Les « zones de désescalade » en Syrie, une doctrine territoriale au service de la stabilisation des conflits ?
Un accord a été conclu en septembre dernier à Astana au Kazakhstan, entre la Turquie, la Russie et l’Iran, pour la mise en œuvre intégrale de « zones de désescalade » en Syrie c’est à dire quatre zones qui couvrent la Goutha orientale, à l’est de Damas, ainsi que les provinces d’Idlib, Homs, Lattaquié, Alep et Hama. Ces zones sont mises en place pour une durée de six mois renouvelables. Le processus d’Astana qui a démarré depuis le mois de janvier 2017 a pour objectif de mener des négociations pour faire baisser la tension sur le terrain des hostilités en Syrie, en complémentarité du processus diplomatique mené par l’Onu à Genève.
Les pays garants (Turquie, Russie et Iran) sont responsables du contrôle de ces zones pour une période de 6 mois dans un premier temps renouvelable. Il se sont mis d’accord sur le déploiement d’observateurs aux limites de ces zones .
La défaite de l’Etat islamique approche et l’arrêt des combats aux sein des « zones de désescalade » joue un rôle clé pour la baisse des tensions et réduire les hostilités entre les acteurs du conflit. Ces zones choisies sont composées de « zones sans combat » et de « zones de sécurité » tout autour. Les combats ou frappes aériennes sont supposés être interdits dans ces zones.
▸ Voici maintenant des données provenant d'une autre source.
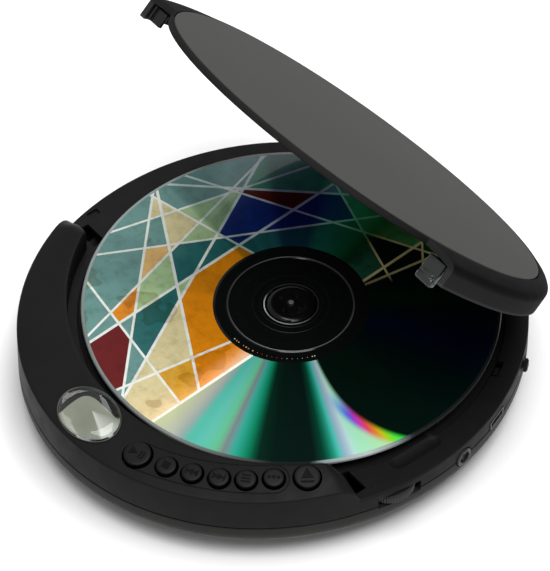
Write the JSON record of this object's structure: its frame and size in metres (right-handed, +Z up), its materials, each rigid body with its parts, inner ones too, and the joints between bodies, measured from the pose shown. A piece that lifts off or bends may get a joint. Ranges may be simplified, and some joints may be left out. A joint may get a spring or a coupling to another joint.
{
  "type": "portable compact disc player",
  "caption": "Round pocket player for compact discs with a hinged lid standing open, a disc on its turntable, and a raised front crescent carrying a display window and a row of round keys.",
  "frame": {"origin": "on the table, under the middle of the case outline", "axes": "+Z up, -Y to the front where the display and keys are, +Y to the lid hinge, +X to the side with the sockets and the volume wheel"},
  "size_m": [0.1405, 0.1496, 0.1183],
  "materials": {
    "case_plastic": "fine satin texture, near black",
    "key_plastic": "smooth satin",
    "plate_paint": "warm dark grey satin paint",
    "clear_plastic": "polished clear",
    "lcd": "pale green-grey, glossy",
    "disc": "mirrored with printed facets",
    "rubber": "matte",
    "circuit_board": "green solder mask",
    "plated_steel": "bright plated",
    "dark_plastic": "plain moulded",
    "grey_plastic": "slightly glossy",
    "cell_wrap": "printed wrap, no lettering"
  },
  "bodies": {
    "case": {"bottom_case": "case_plastic", "top_case": "case_plastic", "display_window": "clear_plastic", "display_module": "lcd", "button_mat": "rubber", "control_board": "circuit_board", "main_board": "circuit_board", "headphone_jack": "plated_steel", "power_socket": "dark_plastic", "volume_control": "dark_plastic", "hold_switch": "dark_plastic", "lid_switch": "dark_plastic", "mechanism_chassis": "plated_steel", "chassis_damper_1": "rubber", "chassis_damper_2": "rubber", "chassis_damper_3": "rubber", "spindle_motor": "plated_steel", "guide_rod_front": "plated_steel", "guide_rod_back": "plated_steel", "sled_motor": "plated_steel", "battery_cell_1": "cell_wrap", "battery_cell_2": "cell_wrap", "battery_contact_left": "plated_steel", "battery_contact_right": "plated_steel", "foot_1": "rubber", "foot_2": "rubber", "foot_3": "rubber", "foot_4": "rubber", "case_screw_1": "plated_steel", "case_screw_2": "plated_steel", "case_screw_3": "plated_steel", "case_screw_4": "plated_steel", "hinge_pin_left": "plated_steel", "hinge_pin_right": "plated_steel"},
    "lid": {"lid_shell": "case_plastic", "lid_plate": "plate_paint", "lid_catch_left": "dark_plastic", "lid_catch_right": "grey_plastic", "disc_clamp": "rubber"},
    "spindle": {"turntable": "dark_plastic", "compact_disc": "disc"},
    "sled": {"pickup_sled": "dark_plastic"},
    "lens": {"pickup_lens": "clear_plastic"},
    "screw": {"lead_screw": "plated_steel"},
    "latch": {"lid_latch": "grey_plastic"},
    "wheel": {"volume_wheel": "key_plastic"},
    "hold": {"hold_knob": "key_plastic"},
    "cover": {"battery_cover": "case_plastic"},
    "play_key": {"play_button": "key_plastic"},
    "stop_key": {"stop_button": "key_plastic"},
    "previous_key": {"previous_button": "key_plastic"},
    "next_key": {"next_button": "key_plastic"},
    "program_key": {"program_button": "key_plastic"},
    "mode_key": {"mode_button": "key_plastic"},
    "open_key": {"open_button": "key_plastic"}
  },
  "joints": [
    {"name": "lid_hinge", "type": "hinge", "parent": "case", "child": "lid", "pos_m": [0, 0.0701, 0.0222], "axis": [-1, 0, 0], "range_deg": [-47.3, 0]},
    {"name": "spindle_spin", "type": "hinge", "parent": "case", "child": "spindle", "pos_m": [0, 0.0064, 0.018], "axis": [0, 0, 1], "continuous": true},
    {"name": "sled_slide", "type": "slide", "parent": "case", "child": "sled", "axis": [-1, 0, 0], "range_m": [0, 0.032]},
    {"name": "lens_focus", "type": "slide", "parent": "sled", "child": "lens", "axis": [0, 0, 1], "range_m": [-0.0003, 0.0003], "stiffness_N_per_m": 60},
    {"name": "lead_screw_turn", "type": "hinge", "parent": "case", "child": "screw", "pos_m": [-0.03, -0.0101, 0.0122], "axis": [1, 0, 0], "range_deg": [0, 3841]},
    {"name": "latch_slide", "type": "slide", "parent": "case", "child": "latch", "axis": [0, -1, 0], "range_m": [0, 0.0012]},
    {"name": "volume_turn", "type": "hinge", "parent": "case", "child": "wheel", "pos_m": [0.06309, -0.00943, 0.0135], "axis": [0, 0, 1], "range_deg": [-150, 150]},
    {"name": "hold_slide", "type": "slide", "parent": "case", "child": "hold", "axis": [-0.6183, 0.7859, 0], "range_m": [0, 0.0024]},
    {"name": "cover_slide", "type": "slide", "parent": "case", "child": "cover", "axis": [0, -1, 0], "range_m": [0, 0.004]},
    {"name": "play_press", "type": "slide", "parent": "case", "child": "play_key", "axis": [-0.0551, 0.1685, -0.9842], "range_m": [0, 0.001], "stiffness_N_per_m": 400},
    {"name": "stop_press", "type": "slide", "parent": "case", "child": "stop_key", "axis": [-0.0809, 0.1653, -0.9829], "range_m": [0, 0.001], "stiffness_N_per_m": 400},
    {"name": "previous_press", "type": "slide", "parent": "case", "child": "previous_key", "axis": [-0.1018, 0.1601, -0.9818], "range_m": [0, 0.001], "stiffness_N_per_m": 400},
    {"name": "next_press", "type": "slide", "parent": "case", "child": "next_key", "axis": [-0.1249, 0.1548, -0.98], "range_m": [0, 0.001], "stiffness_N_per_m": 400},
    {"name": "program_press", "type": "slide", "parent": "case", "child": "program_key", "axis": [-0.1454, 0.146, -0.9785], "range_m": [0, 0.001], "stiffness_N_per_m": 400},
    {"name": "mode_press", "type": "slide", "parent": "case", "child": "mode_key", "axis": [-0.163, 0.1333, -0.9776], "range_m": [0, 0.001], "stiffness_N_per_m": 400},
    {"name": "open_press", "type": "slide", "parent": "case", "child": "open_key", "axis": [-0.2017, 0.1238, -0.9716], "range_m": [0, 0.001], "stiffness_N_per_m": 500}
  ],
  "couplings": [
    {"joint": "lead_screw_turn", "follows": "sled_slide", "rad_per_m": 2094.4},
    {"joint": "latch_slide", "follows": "open_press", "ratio": 1.2}
  ]
}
L’intérêt de ce dispositif tactique réside dans l’importance accordée au facteur territorial pour obtenir un succès stratégique.
Une guerre se gagne avant tout sur le terrain, par la maîtrise du territoire, mais la paix aussi, afin d’avoir aussi le soutien des populations qui y vivent.
La création de ces « îlots territoriaux » en processus de stabilisation, constitue une approche innovante et pourrait servir de modèle dans d’autres conflits. Si cela fonctionne, cette méthode pourrait alors être érigée au rang de doctrine de stabilisation, dont la caractéristique est de« moucheter » progressivement le territoire d’un pays en guerre, afin de le stabiliser dans son ensemble par effet « tache d’huile » . Dans un monde multicentré caractérisé par la multiplication des conflits issus de rivalités territoriales, cette approche pragmatique mérite l’attention.
Ce dispositif a aussi pour objectif la création de conditions favorables pour la réparation des infrastructures, l’assistance médicale à la population et le retour volontaire des réfugiés syriens dans leur habitations. Les accords sur ces zones ont aussi déjà aboutit à l’évacuation de plusieurs milliers de rebelles sunnites encerclés par l’armée gouvernementale, en échange de l’évacuation de villages chiites, assiégés par la rébellion, en particulier dans la région d’Idlib
Les Nations unies ont par ailleurs précisé que le processus d’Astana devait se concentrer sur la consolidation du cessez-le-feu. Ces zones de désescalades y contribuent indéniablement. Le respect des conditions de cette initiative par l’opposition associée au processus d’Astana et les forces gouvernementales est une étape nécessaire pour un cessez-le-feu plus large sur le territoire syrien et la garantie de la libre circulation dans les régions les plus importantes de la république syrienne. Le succès de cette approche a une importance décisive pour la facilitation des négociations inter-syriennes sous l’égide de l’ONU.
Enfin, le respect de ce « régime de retenue » dans les « zones de désescalade » permettra aux acteurs de l’opposition et l’armée syrienne de concentrer leurs efforts sur la liquidation des groupes de l’Etat islamique qui sont logiquement exclus de ces « zones de désescalade », à l’Est de la Syrie. Si ce dispositif fonctionne, il permettrait aussi par le même occasion de d’empêcher au maximum le retour des djihaddistes en Europe.